Rows from a dataset:
--- --- ---

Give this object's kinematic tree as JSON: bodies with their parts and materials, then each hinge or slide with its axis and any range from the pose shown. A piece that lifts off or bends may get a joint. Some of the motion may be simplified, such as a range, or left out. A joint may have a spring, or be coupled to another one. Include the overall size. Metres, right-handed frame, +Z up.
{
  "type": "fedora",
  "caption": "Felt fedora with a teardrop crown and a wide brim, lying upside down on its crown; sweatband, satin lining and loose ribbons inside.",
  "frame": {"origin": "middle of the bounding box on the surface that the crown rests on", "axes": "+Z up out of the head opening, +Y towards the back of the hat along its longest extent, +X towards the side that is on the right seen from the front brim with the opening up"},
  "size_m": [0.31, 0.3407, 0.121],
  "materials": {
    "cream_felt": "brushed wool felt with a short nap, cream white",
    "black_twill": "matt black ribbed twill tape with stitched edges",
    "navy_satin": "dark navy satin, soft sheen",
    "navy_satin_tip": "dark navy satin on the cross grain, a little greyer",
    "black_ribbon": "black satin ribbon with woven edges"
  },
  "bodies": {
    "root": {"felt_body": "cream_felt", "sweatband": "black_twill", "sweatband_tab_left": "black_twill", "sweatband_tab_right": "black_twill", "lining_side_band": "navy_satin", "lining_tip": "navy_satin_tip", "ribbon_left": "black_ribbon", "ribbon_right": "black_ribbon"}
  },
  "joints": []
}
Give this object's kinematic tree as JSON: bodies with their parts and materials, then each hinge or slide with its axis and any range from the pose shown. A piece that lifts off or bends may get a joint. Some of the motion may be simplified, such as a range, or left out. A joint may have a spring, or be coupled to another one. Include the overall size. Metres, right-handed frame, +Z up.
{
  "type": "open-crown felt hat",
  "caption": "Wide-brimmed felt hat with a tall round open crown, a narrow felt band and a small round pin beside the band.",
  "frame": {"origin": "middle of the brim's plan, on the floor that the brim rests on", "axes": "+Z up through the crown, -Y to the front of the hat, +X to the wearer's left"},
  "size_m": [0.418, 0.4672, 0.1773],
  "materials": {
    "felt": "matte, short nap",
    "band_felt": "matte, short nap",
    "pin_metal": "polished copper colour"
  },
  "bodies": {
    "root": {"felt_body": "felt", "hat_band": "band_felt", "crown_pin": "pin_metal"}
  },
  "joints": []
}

--- --- ---

**Instruction**
Quote the material exactly, leaving nothing out.

**Answer**
Give this object's kinematic tree as JSON: bodies with their parts and materials, then each hinge or slide with its axis and any range from the pose shown. A piece that lifts off or bends may get a joint. Some of the motion may be simplified, such as a range, or left out. A joint may have a spring, or be coupled to another one. Include the overall size. Metres, right-handed frame, +Z up.
{
  "type": "fedora",
  "caption": "Felt fedora with a teardrop crown and a wide brim, lying upside down on its crown; sweatband, satin lining and loose ribbons inside.",
  "frame": {"origin": "middle of the bounding box on the surface that the crown rests on", "axes": "+Z up out of the head opening, +Y towards the back of the hat along its longest extent, +X towards the side that is on the right seen from the front brim with the opening up"},
  "size_m": [0.31, 0.3407, 0.121],
  "materials": {
    "cream_felt": "brushed wool felt with a short nap, cream white",
    "black_twill": "matt black ribbed twill tape with stitched edges",
    "navy_satin": "dark navy satin, soft sheen",
    "navy_satin_tip": "dark navy satin on the cross grain, a little greyer",
    "black_ribbon": "black satin ribbon with woven edges"
  },
  "bodies": {
    "root": {"felt_body": "cream_felt", "sweatband": "black_twill", "sweatband_tab_left": "black_twill", "sweatband_tab_right": "black_twill", "lining_side_band": "navy_satin", "lining_tip": "navy_satin_tip", "ribbon_left": "black_ribbon", "ribbon_right": "black_ribbon"}
  },
  "joints": []
}
Give this object's kinematic tree as JSON: bodies with their parts and materials, then each hinge or slide with its axis and any range from the pose shown. A piece that lifts off or bends may get a joint. Some of the motion may be simplified, such as a range, or left out. A joint may have a spring, or be coupled to another one. Include the overall size. Metres, right-handed frame, +Z up.
{
  "type": "open-crown felt hat",
  "caption": "Wide-brimmed felt hat with a tall round open crown, a narrow felt band and a small round pin beside the band.",
  "frame": {"origin": "middle of the brim's plan, on the floor that the brim rests on", "axes": "+Z up through the crown, -Y to the front of the hat, +X to the wearer's left"},
  "size_m": [0.418, 0.4672, 0.1773],
  "materials": {
    "felt": "matte, short nap",
    "band_felt": "matte, short nap",
    "pin_metal": "polished copper colour"
  },
  "bodies": {
    "root": {"felt_body": "felt", "hat_band": "band_felt", "crown_pin": "pin_metal"}
  },
  "joints": []
}